# [Collected material]
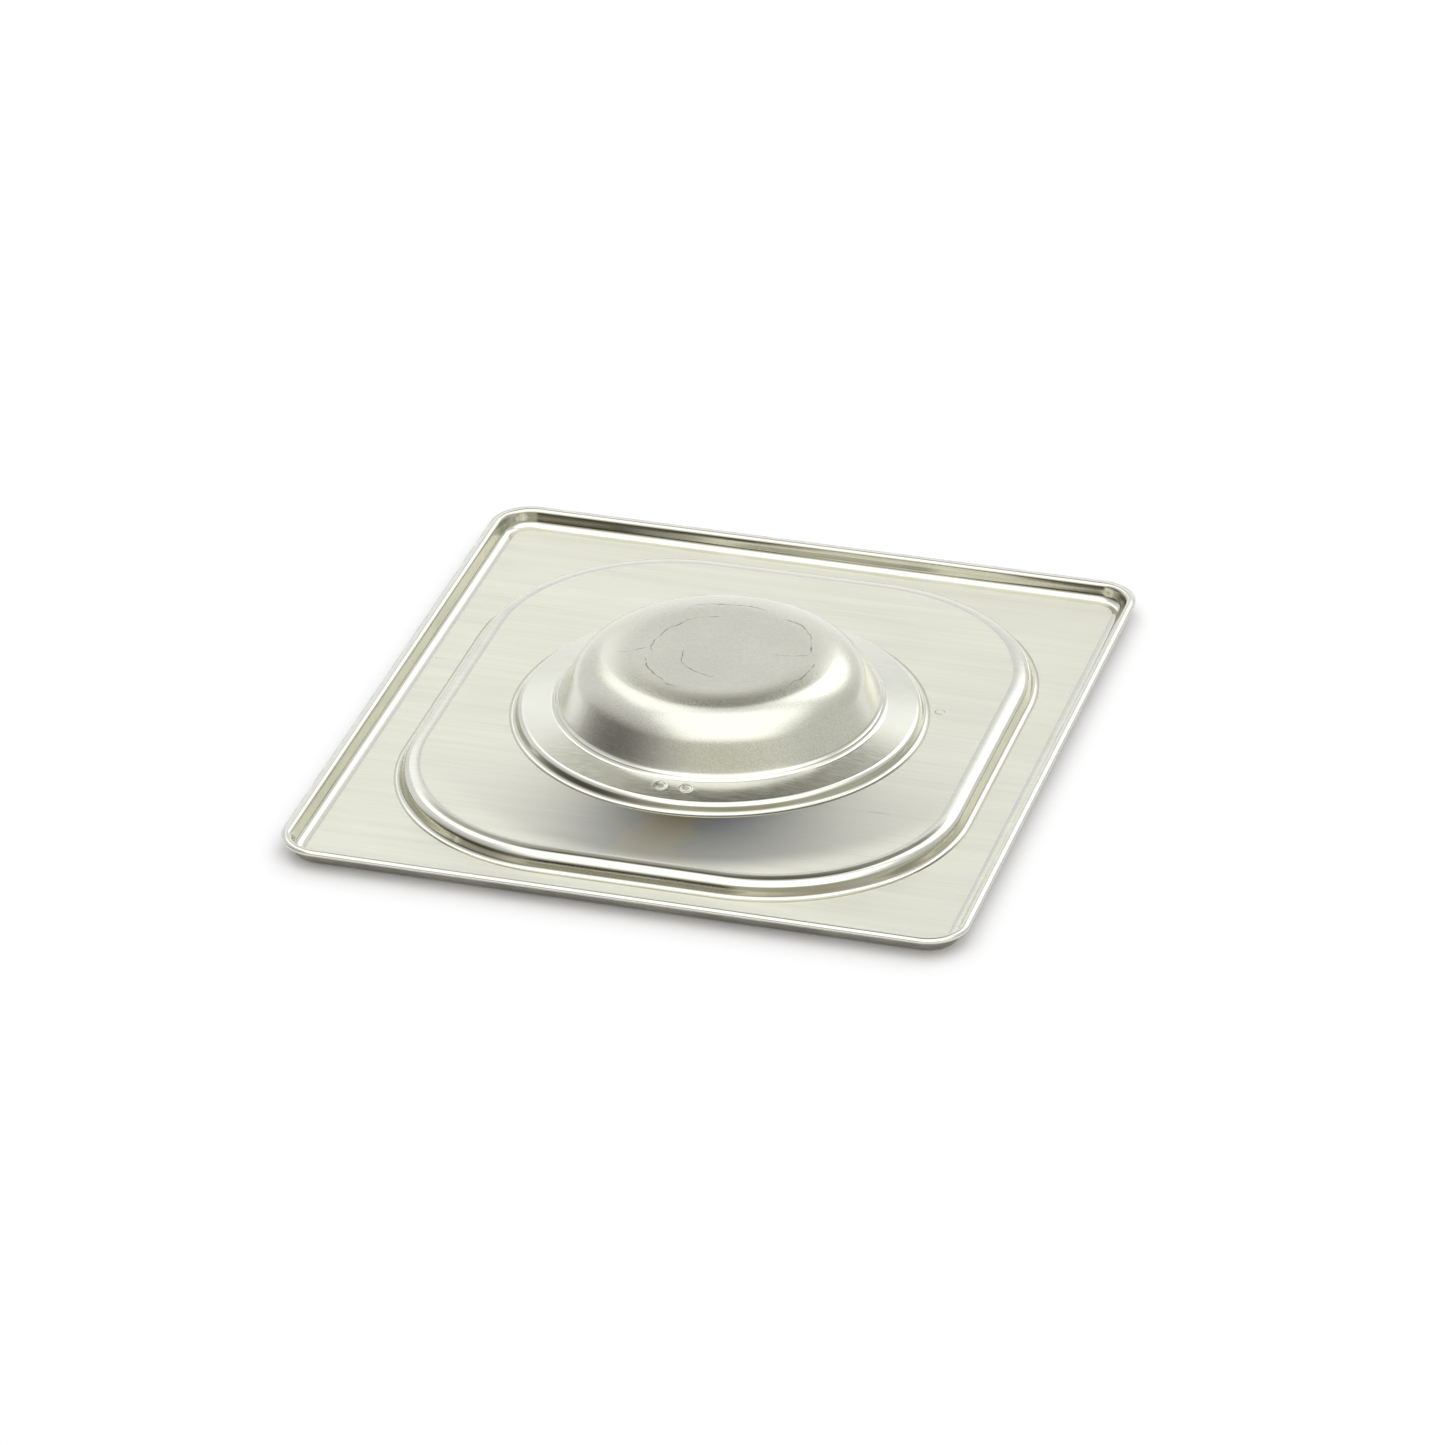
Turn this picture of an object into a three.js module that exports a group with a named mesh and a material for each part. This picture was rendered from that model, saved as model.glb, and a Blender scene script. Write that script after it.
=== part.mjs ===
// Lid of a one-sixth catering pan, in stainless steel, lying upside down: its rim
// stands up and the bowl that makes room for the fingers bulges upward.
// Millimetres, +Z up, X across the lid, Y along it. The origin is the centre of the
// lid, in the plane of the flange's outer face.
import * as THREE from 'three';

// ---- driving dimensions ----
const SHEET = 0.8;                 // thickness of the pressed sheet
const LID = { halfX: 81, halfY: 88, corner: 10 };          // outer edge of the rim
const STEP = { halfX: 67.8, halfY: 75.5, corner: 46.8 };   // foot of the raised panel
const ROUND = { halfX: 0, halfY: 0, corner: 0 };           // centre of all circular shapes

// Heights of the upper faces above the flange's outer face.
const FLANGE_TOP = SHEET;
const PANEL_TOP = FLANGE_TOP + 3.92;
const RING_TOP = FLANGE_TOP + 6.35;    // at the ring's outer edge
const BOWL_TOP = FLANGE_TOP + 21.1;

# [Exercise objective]
Set down all of the data above, word for word.

# [Correct response]
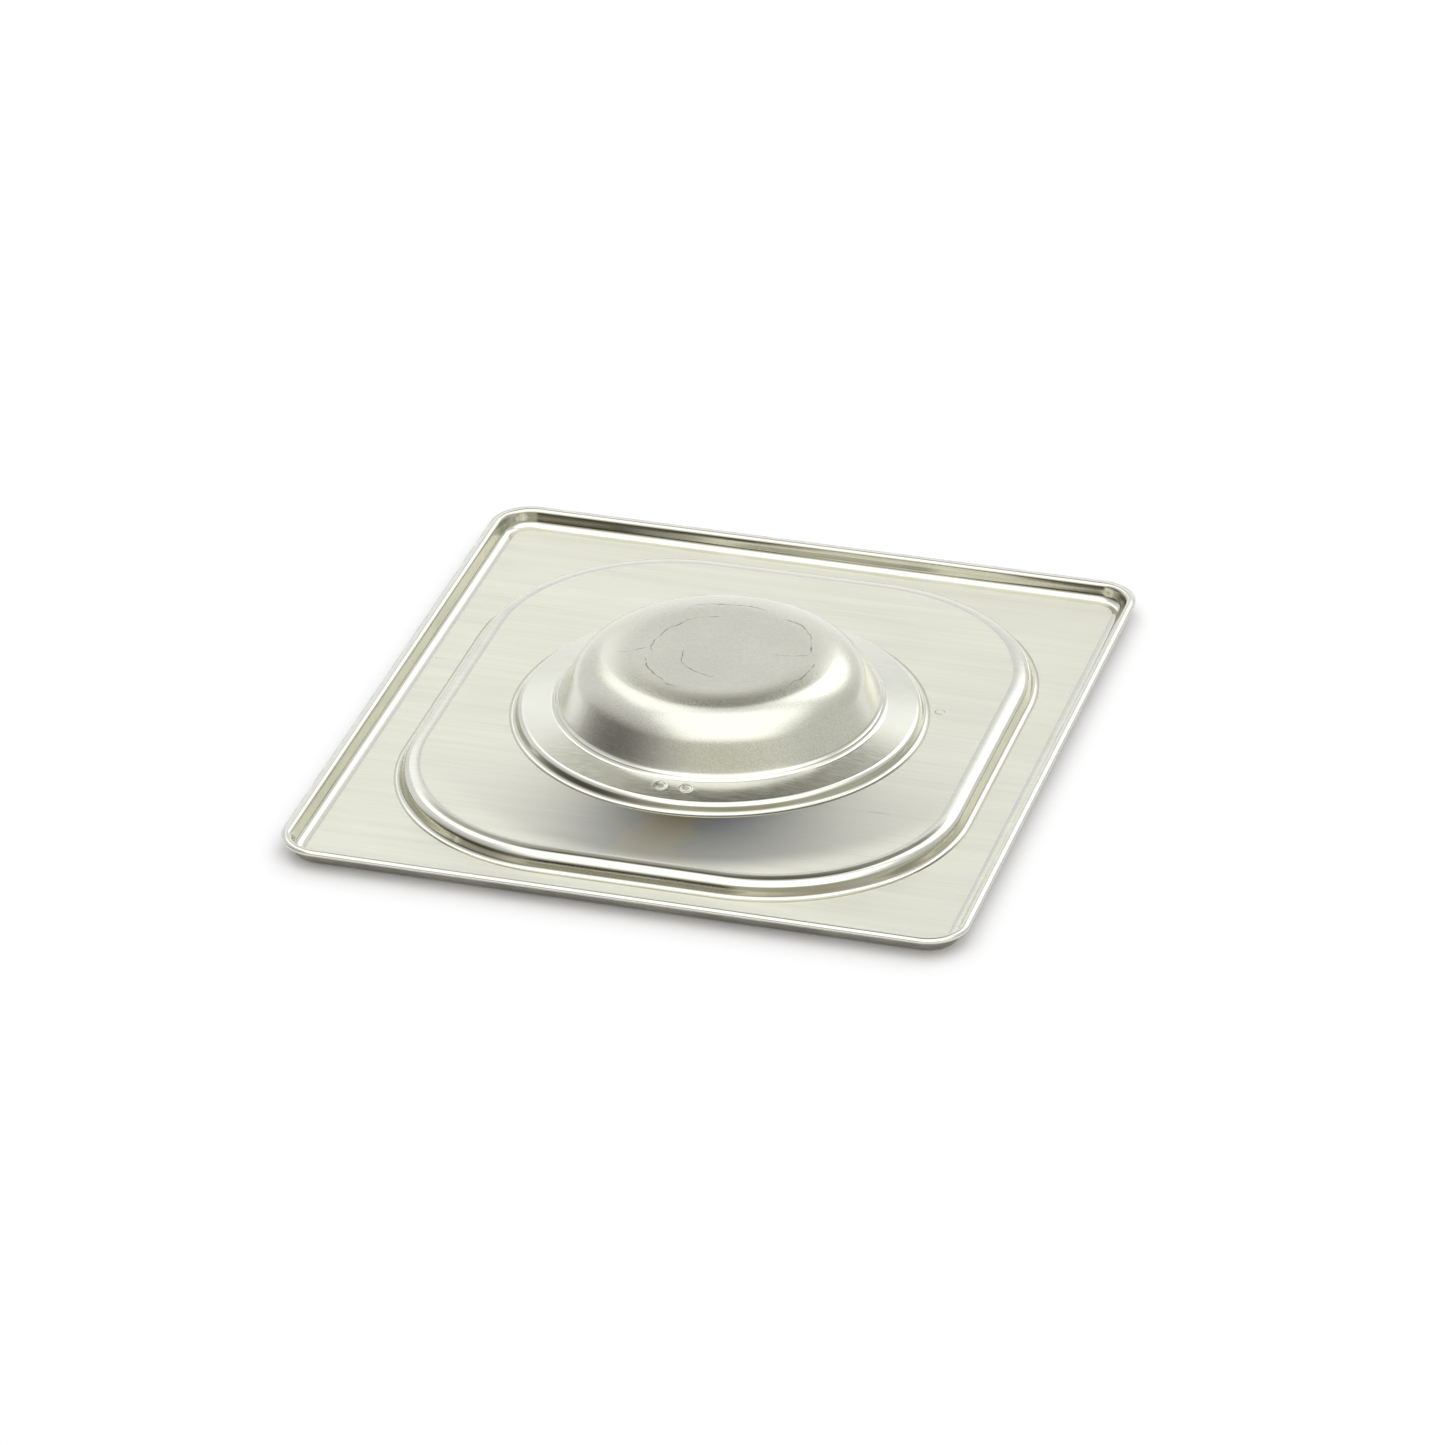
Turn this picture of an object into a three.js module that exports a group with a named mesh and a material for each part. This picture was rendered from that model, saved as model.glb, and a Blender scene script. Write that script after it.
=== part.mjs ===
// Lid of a one-sixth catering pan, in stainless steel, lying upside down: its rim
// stands up and the bowl that makes room for the fingers bulges upward.
// Millimetres, +Z up, X across the lid, Y along it. The origin is the centre of the
// lid, in the plane of the flange's outer face.
import * as THREE from 'three';

// ---- driving dimensions ----
const SHEET = 0.8;                 // thickness of the pressed sheet
const LID = { halfX: 81, halfY: 88, corner: 10 };          // outer edge of the rim
const STEP = { halfX: 67.8, halfY: 75.5, corner: 46.8 };   // foot of the raised panel
const ROUND = { halfX: 0, halfY: 0, corner: 0 };           // centre of all circular shapes

// Heights of the upper faces above the flange's outer face.
const FLANGE_TOP = SHEET;
const PANEL_TOP = FLANGE_TOP + 3.92;
const RING_TOP = FLANGE_TOP + 6.35;    // at the ring's outer edge
const BOWL_TOP = FLANGE_TOP + 21.1;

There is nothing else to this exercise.